Would you output the whole listing below, exactly as it reads?

- Supplied material
** start **
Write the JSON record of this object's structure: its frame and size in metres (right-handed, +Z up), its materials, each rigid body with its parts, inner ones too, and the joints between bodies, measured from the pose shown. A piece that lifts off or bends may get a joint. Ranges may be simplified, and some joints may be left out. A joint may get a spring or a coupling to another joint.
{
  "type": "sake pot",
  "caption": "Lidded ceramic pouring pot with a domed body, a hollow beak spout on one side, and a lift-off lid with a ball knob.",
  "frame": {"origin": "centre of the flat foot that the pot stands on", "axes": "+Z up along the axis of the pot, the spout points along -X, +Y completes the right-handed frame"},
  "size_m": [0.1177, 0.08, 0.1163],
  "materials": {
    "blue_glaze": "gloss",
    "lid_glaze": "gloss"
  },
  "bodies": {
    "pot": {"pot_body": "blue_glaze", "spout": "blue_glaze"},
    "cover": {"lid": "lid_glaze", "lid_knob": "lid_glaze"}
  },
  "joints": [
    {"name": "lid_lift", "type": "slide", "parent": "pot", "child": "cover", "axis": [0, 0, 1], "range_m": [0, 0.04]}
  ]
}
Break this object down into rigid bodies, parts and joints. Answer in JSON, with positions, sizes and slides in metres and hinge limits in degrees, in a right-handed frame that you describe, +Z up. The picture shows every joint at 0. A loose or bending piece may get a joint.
** end **
- The answer
Write the JSON record of this object's structure: its frame and size in metres (right-handed, +Z up), its materials, each rigid body with its parts, inner ones too, and the joints between bodies, measured from the pose shown. A piece that lifts off or bends may get a joint. Ranges may be simplified, and some joints may be left out. A joint may get a spring or a coupling to another joint.
{
  "type": "sake pot",
  "caption": "Lidded ceramic pouring pot with a domed body, a hollow beak spout on one side, and a lift-off lid with a ball knob.",
  "frame": {"origin": "centre of the flat foot that the pot stands on", "axes": "+Z up along the axis of the pot, the spout points along -X, +Y completes the right-handed frame"},
  "size_m": [0.1177, 0.08, 0.1163],
  "materials": {
    "blue_glaze": "gloss",
    "lid_glaze": "gloss"
  },
  "bodies": {
    "pot": {"pot_body": "blue_glaze", "spout": "blue_glaze"},
    "cover": {"lid": "lid_glaze", "lid_knob": "lid_glaze"}
  },
  "joints": [
    {"name": "lid_lift", "type": "slide", "parent": "pot", "child": "cover", "axis": [0, 0, 1], "range_m": [0, 0.04]}
  ]
}
Break this object down into rigid bodies, parts and joints. Answer in JSON, with positions, sizes and slides in metres and hinge limits in degrees, in a right-handed frame that you describe, +Z up. The picture shows every joint at 0. A loose or bending piece may get a joint.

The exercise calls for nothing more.